Gardner, M. 2000. Modeling mathematics with playing
cards.

*College Mathematics Journal*31(May):173-177.
______. 1997. Sicherman dice, the Kruskal count and other
curiosities. In

*Penrose Tiles to Trapdoor Ciphers*. Mathematical Association of America.
______. 1956.

*Mathematics, Magic and Mystery*. Dover.
Knopfmacher, A., and H. Prodinger. 2001. A
simple card guessing game revisited.

*Electronic Journal of Combinatorics*8(No. 2):R13.
Mulcahy, C. 2000. Mathematical Card Tricks. American Mathematical Society. Oct. 1.

Photos by I. Peterson

## 1 comment:

In my experience, the effect is much easier to see with a randomly shaken and formed line of dice (only 6 possibilities). You just need a couple dozen dice to show that after six or so counted out moves, you will end up coinciding and following the same path.
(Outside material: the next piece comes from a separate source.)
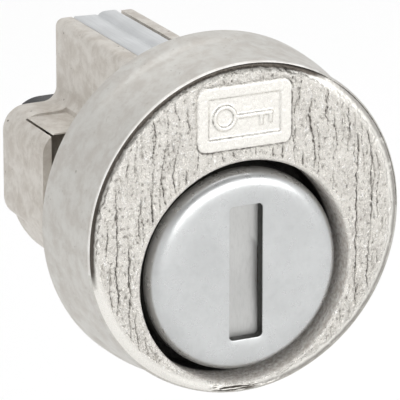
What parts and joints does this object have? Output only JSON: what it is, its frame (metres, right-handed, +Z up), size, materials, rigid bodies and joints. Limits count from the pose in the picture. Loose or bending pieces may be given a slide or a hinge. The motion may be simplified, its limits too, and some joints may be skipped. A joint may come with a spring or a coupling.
{
  "type": "selector key switch",
  "caption": "Round-headed key cylinder with a shuttered key slot, a textured cast face, a pin chamber behind and a small rotary contact block on its tail.",
  "frame": {"origin": "centre of the panel seat, the rear face of the head, on the head's own axis", "axes": "+Y from the face towards the back, along the plug's axis; +Z up, towards the pin chamber; +X to the right as the face is looked at"},
  "size_m": [0.0252, 0.0341, 0.0252],
  "materials": {
    "cast_nickel": "nickel-plated zinc die casting, satin with fine pits, face with a bark-like relief",
    "stainless_cap": "fine satin stainless steel with a bright rolled edge",
    "shutter_steel": "satin steel",
    "cover_strip": "cold-rolled zinc-plated strip, cool grey",
    "plug_brass": "turned and broached brass",
    "pin_nickel_silver": "turned nickel silver",
    "spring_steel": "drawn spring wire",
    "fastener_steel": "zinc-plated steel",
    "black_thermoset": "moulded black thermoset, fine grain",
    "rotor_plastic": "moulded off-white nylon",
    "board_phenolic": "brown phenolic sheet",
    "contact_bronze": "phosphor bronze, silver-plated contact spots"
  },
  "bodies": {
    "housing": {"lock_body": "cast_nickel", "pin_cover": "cover_strip", "switch_base": "black_thermoset", "base_screws": "fastener_steel", "terminal_board": "board_phenolic", "terminal_1": "contact_bronze", "terminal_2": "contact_bronze", "terminal_3": "contact_bronze", "terminal_4": "contact_bronze", "pin_spring_1": "spring_steel", "pin_spring_2": "spring_steel", "pin_spring_3": "spring_steel", "pin_spring_4": "spring_steel", "pin_spring_5": "spring_steel"},
    "plug_assembly": {"plug": "plug_brass", "face_cap": "stainless_cap", "plug_clip": "spring_steel", "shutter_pin": "fastener_steel", "shutter_spring": "spring_steel", "rotor": "rotor_plastic", "wiper": "contact_bronze"},
    "shutter_flap": {"shutter": "shutter_steel"},
    "key_pin_body_1": {"key_pin_1": "plug_brass"},
    "key_pin_body_2": {"key_pin_2": "plug_brass"},
    "key_pin_body_3": {"key_pin_3": "plug_brass"},
    "key_pin_body_4": {"key_pin_4": "plug_brass"},
    "key_pin_body_5": {"key_pin_5": "plug_brass"},
    "driver_pin_body_1": {"driver_pin_1": "pin_nickel_silver"},
    "driver_pin_body_2": {"driver_pin_2": "pin_nickel_silver"},
    "driver_pin_body_3": {"driver_pin_3": "pin_nickel_silver"},
    "driver_pin_body_4": {"driver_pin_4": "pin_nickel_silver"},
    "driver_pin_body_5": {"driver_pin_5": "pin_nickel_silver"}
  },
  "joints": [
    {"name": "plug_turn", "type": "hinge", "parent": "housing", "child": "plug_assembly", "pos_m": [0, 0, -0.0032], "axis": [0, 1, 0], "range_deg": [0, 90]},
    {"name": "shutter_swing", "type": "hinge", "parent": "plug_assembly", "child": "shutter_flap", "pos_m": [0.00205, -0.00575, -0.0032], "axis": [0, 0, -1], "range_deg": [0, 85], "stiffness_Nm_per_rad": 0.0002, "springref_deg": -45.84, "deforming": ["shutter_spring"]},
    {"name": "key_pin_1_drop", "type": "slide", "parent": "plug_assembly", "child": "key_pin_body_1", "axis": [0, 0, 1], "range_m": [-0.00178, 0]},
    {"name": "key_pin_2_drop", "type": "slide", "parent": "plug_assembly", "child": "key_pin_body_2", "axis": [0, 0, 1], "range_m": [-0.00098, 0]},
    {"name": "key_pin_3_drop", "type": "slide", "parent": "plug_assembly", "child": "key_pin_body_3", "axis": [0, 0, 1], "range_m": [-0.00198, 0]},
    {"name": "key_pin_4_drop", "type": "slide", "parent": "plug_assembly", "child": "key_pin_body_4", "axis": [0, 0, 1], "range_m": [-0.00128, 0]},
    {"name": "key_pin_5_drop", "type": "slide", "parent": "plug_assembly", "child": "key_pin_body_5", "axis": [0, 0, 1], "range_m": [-0.00158, 0]},
    {"name": "driver_pin_1_lift", "type": "slide", "parent": "housing", "child": "driver_pin_body_1", "axis": [0, 0, 1], "range_m": [0, 0.0014], "stiffness_N_per_m": 60, "springref_m": -0.003, "deforming": ["pin_spring_1"]},
    {"name": "driver_pin_2_lift", "type": "slide", "parent": "housing", "child": "driver_pin_body_2", "axis": [0, 0, 1], "range_m": [0, 0.0014], "stiffness_N_per_m": 60, "springref_m": -0.003, "deforming": ["pin_spring_2"]},
    {"name": "driver_pin_3_lift", "type": "slide", "parent": "housing", "child": "driver_pin_body_3", "axis": [0, 0, 1], "range_m": [0, 0.0014], "stiffness_N_per_m": 60, "springref_m": -0.003, "deforming": ["pin_spring_3"]},
    {"name": "driver_pin_4_lift", "type": "slide", "parent": "housing", "child": "driver_pin_body_4", "axis": [0, 0, 1], "range_m": [0, 0.0014], "stiffness_N_per_m": 60, "springref_m": -0.003, "deforming": ["pin_spring_4"]},
    {"name": "driver_pin_5_lift", "type": "slide", "parent": "housing", "child": "driver_pin_body_5", "axis": [0, 0, 1], "range_m": [0, 0.0014], "stiffness_N_per_m": 60, "springref_m": -0.003, "deforming": ["pin_spring_5"]}
  ]
}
With a line of dice, you can see that no matter what number you start with, your counting forward for each number you land on means that eventually you will "intersect" or coincide on a die and from there forward, proceed on the same counting/path. And once you recognize this "intersection" you can take a step back and acknowledge that you have a 1 in 6 chance of intersecting for each time you count forward, so after about 5 - 7 counts, you probably have intersected and will follow the same path going forward.